One evening I was taken by Alex Gumberg to call on two young women who had just moved into Greenwich Village. Both girls were recently from California, and were friends of Albert Rhys Williams. The dark-haired one, in whom my friend Alex was interested, was Miss Frances Adams, who was running a free-speech forum in connection with the church of Dr. Percy Stickney Grant. The other, golden-haired and blue-eyed, seemed to have stepped out of that novel of Frank Norris's which had so impressed me in my boyhood. She had been born in Minnesota, and looked like a Scandinavian girl, though she was really of mixed Scotch, Irish, English and Dutch ancestry. Her name was B. Marie Gage; she didn't like her first name and had shortened it to an initial. She was a Socialist; she had gone to the University of Wisconsin in the earlier days of the war, and had led in the organization of the free-speech forum there. Going back to her home in Pasadena, California, she had been active in organizing a very extensive league of Pacifist groups throughout the West, and had been indicted for selling a Pacifist book then under Government ban.

Put on trial under the Espionage Act, her youth and courage and candor - and without doubt her good looks, too, her blue eyes, golden hair and peaches-and-cream complexion - were much in her favor, and she heard with astonishment the Prosecutor plead her case for her; her lawyer was John Beardsley, who afterwards won before the U. S. Supreme Court a decision declaring unconstitutional one of the most hideously reactionary of the California "anti-Red" laws; and she was given a nominal fine at a time when other Pacifists were being given twenty years in prison - a discrimination, with which, in her earnestness, she was not altogether pleased.

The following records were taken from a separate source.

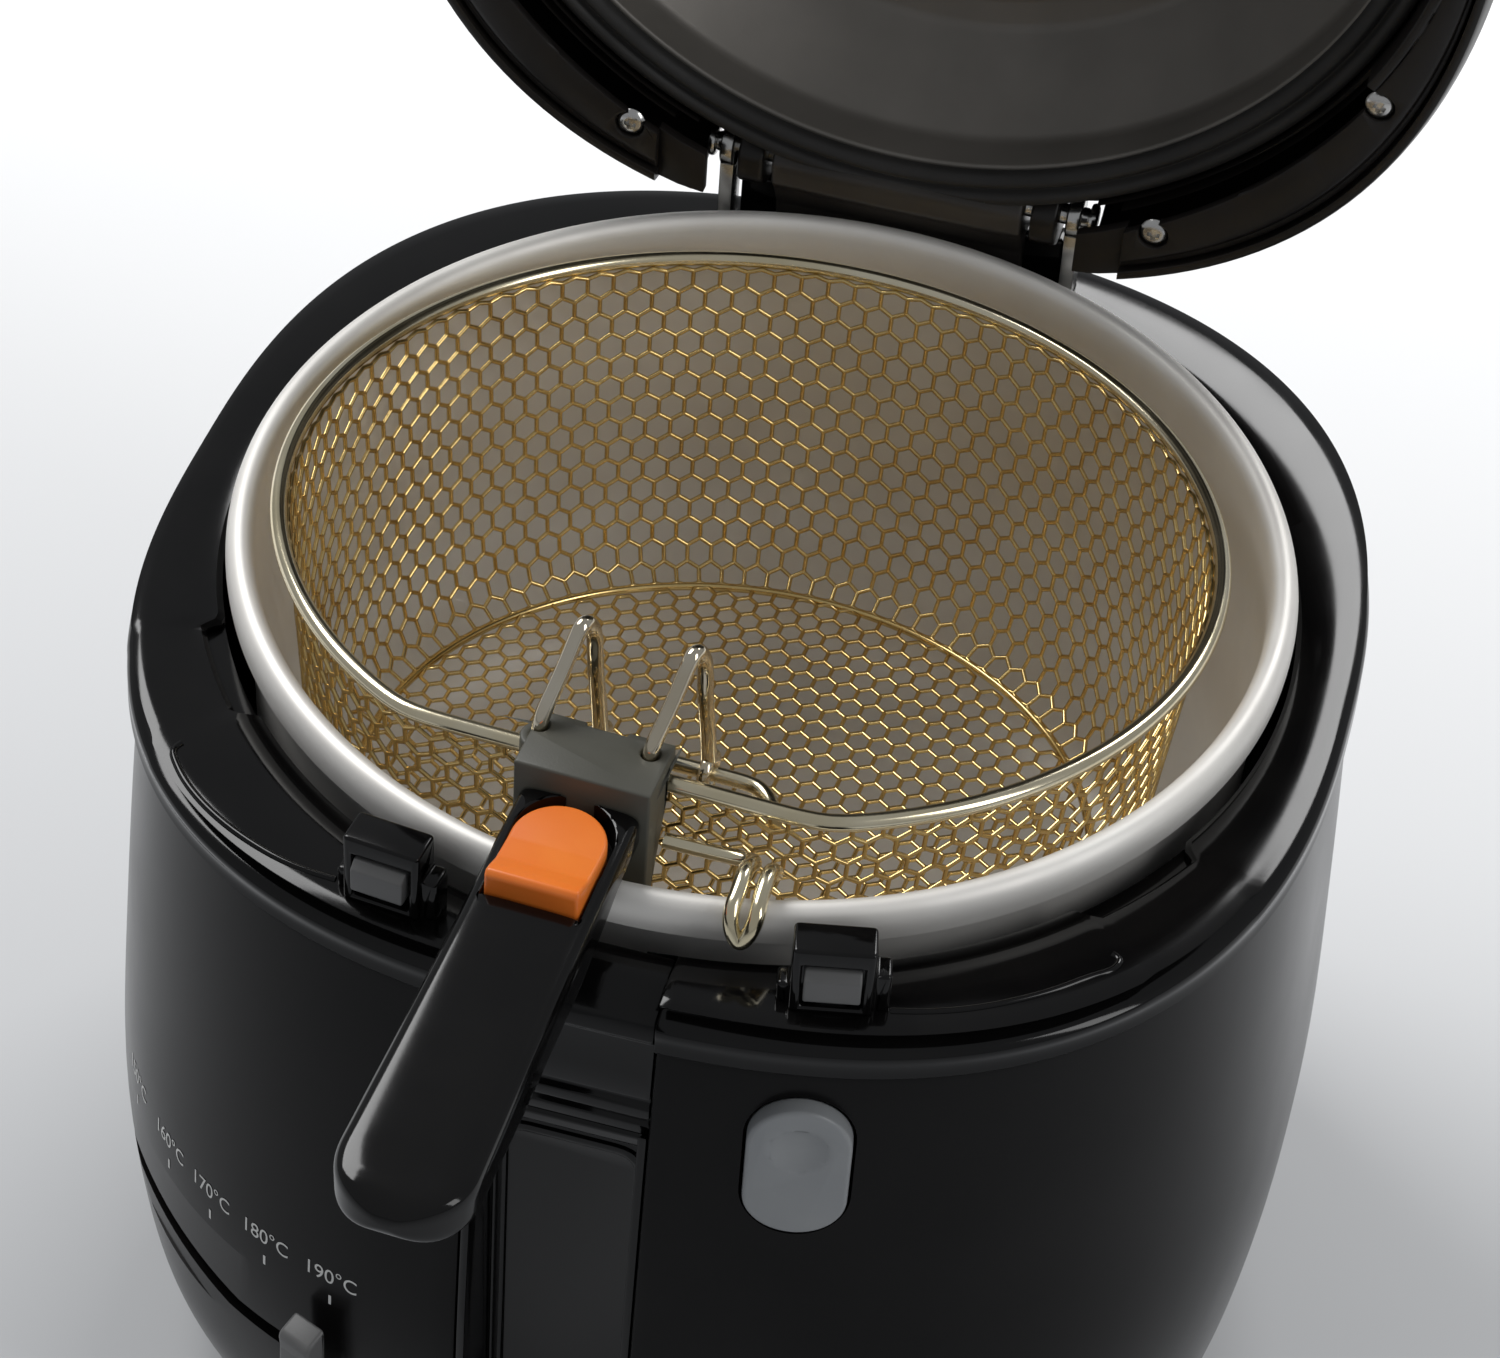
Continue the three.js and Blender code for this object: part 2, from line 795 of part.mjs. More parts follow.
function rimWire() {
  const loop = new THREE.TorusGeometry(BASKET_RADIUS, RIM_WIRE, 6, 60);
  return reshape(loop, (radius, angle) => {
    const moved = radius - BASKET_RADIUS + basketReach(angle);
    return [moved * Math.cos(angle), moved * Math.sin(angle)];
  });
}
piece(basket, "basket_rim_wire", rimWire(), FINISH.goldWire);

// Straight through both eyes, then out and forward to the flat front of the basket.
piece(
  handle,
  "basket_cross_wire",
  wire(
    [
      [-30, -11.4, 1.6],
      [-28, -6, 0.6],
      [-23, -0.6, 0],
      [-18, 0, 0],
      [0, 0, 0],
      [18, 0, 0],
      [23, -0.6, 0],
      [28, -6, 0.6],
      [30, -11.4, 1.6],
    ],
    WIRE,
    24,
    6,
  ),
  FINISH.goldWire,
);

// A side rod outside the basket that ends in a double hook over the bowl rim.
const hookPath = [
  [6, -100.2, 5],
  [20, -100.2, 5],
  [25.2, -101.6, 6.4],
  [25.6, -107, 10],
  [25.6, -114.5, 9.8],
  [25.7, -119.4, 6.4],
  [28, -120.4, 2.4],
  [30.3, -119.4, 6.4],
  [30.4, -114.5, 9.8],
  [30.4, -107, 10],
  [30.4, -102, 5],
];
piece(rimGroup, "basket_hook_wire", wire(hookPath, WIRE, 34, 6), FINISH.goldWire);

// ---------- folding handle ----------
const eyeRadius = WIRE + 2 * GAP + 1.5;
for (const [side, sign] of [["left", -1], ["right", 1]]) {
  const x = sign * EYE_HALF;
  const eye = new THREE.TorusGeometry(eyeRadius, 1.5, 6, 14)
    .rotateY(Math.PI / 2)
    .translate(x, 0, 0);
  const legs = wire(
    [
      [x - 7.4, -17.8, 15.2],
      [x - 7.4, -17.6, 19.6],
      [x - 4.2, -6.6, 33.6],
      [x - 3.4, -3.4, 35.8],
      [x - 2.6, -1, 33.6],
      [x - 0.6, -0.6, 14],
      [x, -0.2, eyeRadius],
    ],
    WIRE,
    22,
    6,
  );
  piece(handle, `hairpin_${side}`, join(eye, legs), FINISH.steel);
}

const bracketHalf = 14.7;
function bracket() {
  const profile = [
    [-13.6, 14.6],
    [-13.6, 19],
    [-30, 19],
    [-30, -13],
    [-28, -17.5],
    [-25.6, -20],
    [-25.6, 12],
    [-23, 14.6],
  ];
  const holes = [-1, 1].map((sign) =>
    disc(WIRE + 0.6, 10, 24, 14).translate(sign * EYE_HALF - 7.4, -17.8, 0),
  );
  return cut(
    sideways(profile, HANDLE_X - bracketHalf, HANDLE_X + bracketHalf),
    ...holes,
  );
}
piece(handle, "handle_bracket", bracket(), FINISH.bracketOlive);

const gripStart = -30 - GAP;
const button = { half: 10, front: -33.6, back: -59.6, travel: 3 };
function grip() {
  const end = 14.5;
  const plan = new THREE.Shape();
  plan.moveTo(HANDLE_X - 13, gripStart);
  plan.lineTo(HANDLE_X - end, -GRIP_LENGTH + end);
  plan.absarc(HANDLE_X, -GRIP_LENGTH + end, end, Math.PI, 2 * Math.PI, false);
  plan.lineTo(HANDLE_X + 13, gripStart);
  const side = [
    [gripStart, 13.4],
    [gripStart, 3.4],
    [-47, 3.4],
    [-58, -3],
    [-100, -6],
    [-132, -5.4],
    [-GRIP_LENGTH, -2],
    [-GRIP_LENGTH, 3],
    [-132, 6.4],
    [-70, 11],
  ];
  const pocket = block(
    [HANDLE_X - button.half - 0.6, button.back - 0.5, 6],
    [HANDLE_X + button.half + 0.6, button.front + button.travel + 0.1, 20],
  );
  return cut(
    common(plate(plan, -20, 30), sideways(side, HANDLE_X - 20, HANDLE_X + 20)),
    pocket,
  );
}
piece(handle, "handle_grip", grip(), FINISH.glossBlack);

function handleButton() {
  const plan = new THREE.Shape();
  const r = button.half;
  plan.moveTo(HANDLE_X + r, button.back);
  plan.lineTo(HANDLE_X + r, button.front - r);
  plan.absarc(HANDLE_X, button.front - r, r, 0, Math.PI, false);
  plan.lineTo(HANDLE_X - r, button.back);
  const side = [
    [button.back, 6.4],
    [button.back, 16.6],
    [button.back + 5, 16.2],
    [button.front, 14],
    [button.front, 6.4],
  ];
  return common(plate(plan, 0, 30), sideways(side, HANDLE_X - r, HANDLE_X + r));
}
piece(handle, "handle_button", handleButton(), FINISH.orange);
piece(
  handle,
  "handle_lock_bolt",
  block([HANDLE_X - 3, -30 + 4.7, -4], [HANDLE_X + 3, -30 + 5.4, 2]),
  FINISH.steel,
);

export default fryer;
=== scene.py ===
import json
import math

import bmesh
import bpy
import numpy as np
from mathutils import Matrix, Vector


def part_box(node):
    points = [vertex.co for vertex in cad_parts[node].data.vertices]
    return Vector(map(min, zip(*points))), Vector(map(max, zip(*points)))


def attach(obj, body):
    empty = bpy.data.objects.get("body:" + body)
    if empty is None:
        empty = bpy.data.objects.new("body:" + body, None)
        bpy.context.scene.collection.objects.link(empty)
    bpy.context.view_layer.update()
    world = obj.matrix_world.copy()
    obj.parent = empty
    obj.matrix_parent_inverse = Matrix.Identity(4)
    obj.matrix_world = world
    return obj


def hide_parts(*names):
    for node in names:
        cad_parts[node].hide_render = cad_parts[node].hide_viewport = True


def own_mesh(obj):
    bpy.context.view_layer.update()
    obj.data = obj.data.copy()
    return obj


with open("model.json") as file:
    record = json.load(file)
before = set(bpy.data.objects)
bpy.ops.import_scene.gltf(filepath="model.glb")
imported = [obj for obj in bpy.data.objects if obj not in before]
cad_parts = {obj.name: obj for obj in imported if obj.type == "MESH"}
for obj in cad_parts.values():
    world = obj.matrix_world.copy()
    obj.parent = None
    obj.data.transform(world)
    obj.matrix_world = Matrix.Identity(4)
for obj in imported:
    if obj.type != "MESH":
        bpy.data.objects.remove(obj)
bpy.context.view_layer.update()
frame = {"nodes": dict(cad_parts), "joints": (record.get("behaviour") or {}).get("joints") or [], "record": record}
print("frame loaded")

# Shapes are drawn in millimetres round the bowl axis, with heights from the bowl's rim plane.
joints = {joint["name"]: joint for joint in frame["joints"]}
bowlAxis = Vector(joints["temperature_slide"]["pos_m"])
toMetres = Matrix.Scale(0.001, 4)
rimPlace = Matrix.Translation((bowlAxis.x, bowlAxis.y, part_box("bowl")[1].z - 0.006)) @ toMetres


def jointPoint(name):  # where a joint turns, in millimetres from the rim's centre
    return rimPlace.inverted() @ Vector(joints[name]["pos_m"])


def turnX(degrees):
    return Matrix.Rotation(math.radians(degrees), 4, "X")


def turnZ(degrees):
    return Matrix.Rotation(math.radians(degrees), 4, "Z")


hingePoint = jointPoint("lid_hinge")
pivotPoint = jointPoint("handle_fold")
yaw = math.degrees(math.atan2(joints["handle_fold"]["axis"][1], joints["handle_fold"]["axis"][0]))
# Lid pieces are drawn shut and stand open.
lidPlace = rimPlace @ Matrix.Translation(hingePoint) @ turnX(-90) @ Matrix.Translation(-hingePoint)
basketPlace = rimPlace @ Matrix.Translation((pivotPoint.x, 0.3, 7.9)) @ turnZ(yaw) @ turnX(-4.85)
handlePlace = rimPlace @ Matrix.Translation(pivotPoint) @ turnZ(yaw)


# Shape helpers.
def smoothLine(points, count):  # natural cubic spline through the points
    p = np.array(points, float)
    t = np.concatenate([[0], np.cumsum(np.linalg.norm(np.diff(p, axis=0), axis=1))])
    n, h = len(p), np.diff(t)
    a, b = np.eye(n), np.zeros_like(p)
    for i in range(1, n - 1):
        a[i, i - 1 : i + 2] = h[i - 1], 2 * (h[i - 1] + h[i]), h[i]
        b[i] = 6 * ((p[i + 1] - p[i]) / h[i] - (p[i] - p[i - 1]) / h[i - 1])
    m = np.linalg.solve(a, b)
    out = []
    for s in np.linspace(0, t[-1], count):
        i = min(max(int(np.searchsorted(t, s)) - 1, 0), n - 2)
        u, v = t[i + 1] - s, s - t[i]
        out.append(
            m[i] * u**3 / (6 * h[i]) + m[i + 1] * v**3 / (6 * h[i]) + (p[i] / h[i] - m[i] * h[i] / 6) * u
            + (p[i + 1] / h[i] - m[i + 1] * h[i] / 6) * v
        )
    return np.array(out)


def curvedProfile(points, count):
    return [tuple(point) for point in smoothLine(points, count)]


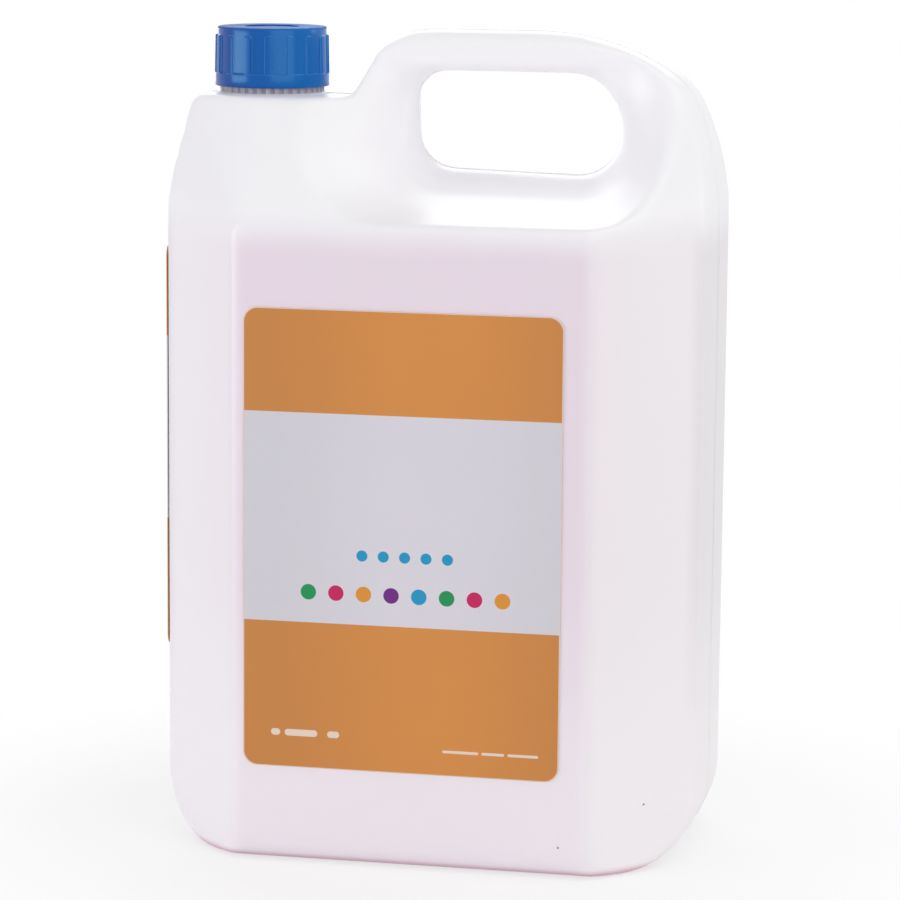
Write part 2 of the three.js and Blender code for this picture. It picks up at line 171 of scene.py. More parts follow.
class Nodes:
    """Short calls for building one material's node tree."""

    def __init__(self, name):
        self.material = bpy.data.materials.new(name)
        self.material.use_nodes = True
        self.tree = self.material.node_tree
        self.shader = self.tree.nodes["Principled BSDF"]
        self.output = self.tree.nodes["Material Output"]
        self.place = self.add("ShaderNodeTexCoord").outputs["Object"]
        split = self.add("ShaderNodeSeparateXYZ")
        self.link(self.place, split.inputs[0])
        self.x, self.y, self.z = split.outputs

    def add(self, kind, **settings):
        node = self.tree.nodes.new(kind)
        for key, value in settings.items():
            setattr(node, key, value)
        return node

    def link(self, output, target):
        self.tree.links.new(output, target)

    def feed(self, value, target):
        """Set a socket to a plain value, or link another node's output to it."""
        if isinstance(value, (int, float, tuple)):
            target.default_value = value
        else:
            self.link(value, target)

    def set(self, **values):
        """Set the shader's own sockets, named with an underscore for each space."""
        for key, value in values.items():
            self.shader.inputs[key.replace("_", " ")].default_value = value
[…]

She was a friend of Upton Sinclair, and of Mrs. Kate Crane Gartz, who had been one of the backers of the Liberator. As two who had been through war-time trials, we had much in common; I fell in love with B. Marie at once, recognizing her as the most splendid young woman I had ever seen; and we were everywhere together from that moment. Though one is poor, there are always bus-tops to ride on to nowhere and back under the stars, there are the ferries that slide out into a night of mystery, there are woods to walk in and secluded beaches to lie upon in the darkness, there are picnic fires beside whose embers poetry may be remembered and said.